At first, only a handful of men worked these mostly wild cattle, but that was enough for Louisiana’s governors to notice—and was a good part of the reason that the Acadians were sent to the Poste des Attakapas, St. Martinville today.
Charles-Philippe Aubry, who was acting governor of Louisiana in 1765, when the Acadians got here, had already noticed that south Louisiana’s grass-filled prairies were a great place to raise cattle, at a time when beef was vitally needed to help feed New Orleans.
A good number of the Acadians who made their way to New Orleans about that time had lived in the Chignecto region of old Acadie, and had herded livestock in lands reclaimed from salt marshes there. They knew about cattle and could fill a need for the colony. It was a perfect match. The problem was how to get these penniless people started in the cattle business.
That was resolved on April 4, 1765, when eight Acadian leaders agreed essentially to sharecrop cattle for Antoine Bernard Dauterive, a retired French military officer who had come from the Mobile area and established large landholdings in the Teche region. He agreed to furnish land, five cows with calves, and a bull to Acadian families for six consecutive years. If any of the cattle died during the first year, he would replace them. After that, the Acadians were on their own.
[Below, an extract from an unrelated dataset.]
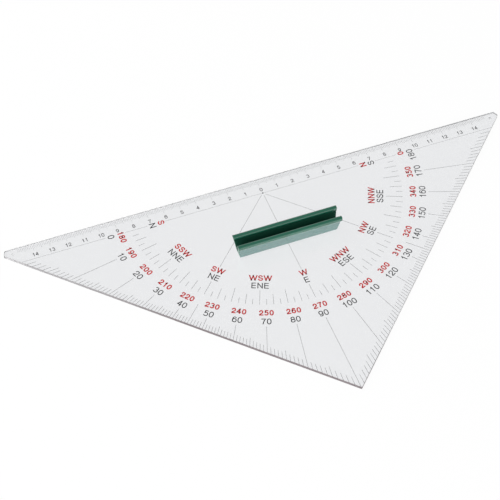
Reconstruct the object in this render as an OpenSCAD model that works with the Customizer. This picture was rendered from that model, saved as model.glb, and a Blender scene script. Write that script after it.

At the end of six years, the Acadians were to “return the same number of cows and calves, of the same age and kind that they had received initially” and “the remaining cattle and their increase surviving at the time” was to be divided equally between Dauterive and the Acadians.
After six years Dauterive would get back all of the cattle he had given the Acadians plus half of any increase to the herd. The Acadians kept the other half of the increased herd and that would be their breeding stock for the future.
The experiment worked. In 1773, Amand and Pierre Broussard, helped by eight or nine drovers, began moving small herds of cattle from the prairies to New Orleans. Following the Collet Trail along Bayou Teche and the natural levees of Black Bayou, the cowboys guided herds of 100 to 150 head to market. By 1781, the region was supplying 150 head of cattle to New Orleans each month. By the 1800s, cattle were big business.
Writer Henry Brackenridge reported in 1814: “The number of cattle composing the herds which some of the wealthier possess would in other parts of the United States be considered incredible; there are several who market from one to two thousand calves a year. The cattle driven to New Orleans for sale bring fifteen to twenty dollars a head.”
Geographer William Darby wrote of the prairies in the Opelousas district in 1816, “You behold those vast herds of cattle which afford subsistence to the natives, and the inhabitants of the city of New Orleans. It is certainly one of the most agreeable views in nature, to behold from a point of elevation thousands of horses and cows, of all sizes, scattered over the interminable mead, intermingled in wild confusion.”
The industry continued to grow during the 1800s, so much so that in 1897, Aladin Vincent, who owned thousands of acres in Calcasieu Parish, reported that “the cattle business has been magnificent” and that at least 15,000 head of cattle were shipped that year alone from that parish alone.
The other misconception generated by John Wayne and his trail-driving kin is that all of the cowboys were white. Today’s modern trail rides are just one reminder of the long and rich tradition of black cowboys on the southwest Louisiana prairies. In fact, south Louisiana’s long history of raising, herding, and driving cattle is also one of the primary drivers of the area’s widespread love for horses and horsemanship in all its forms.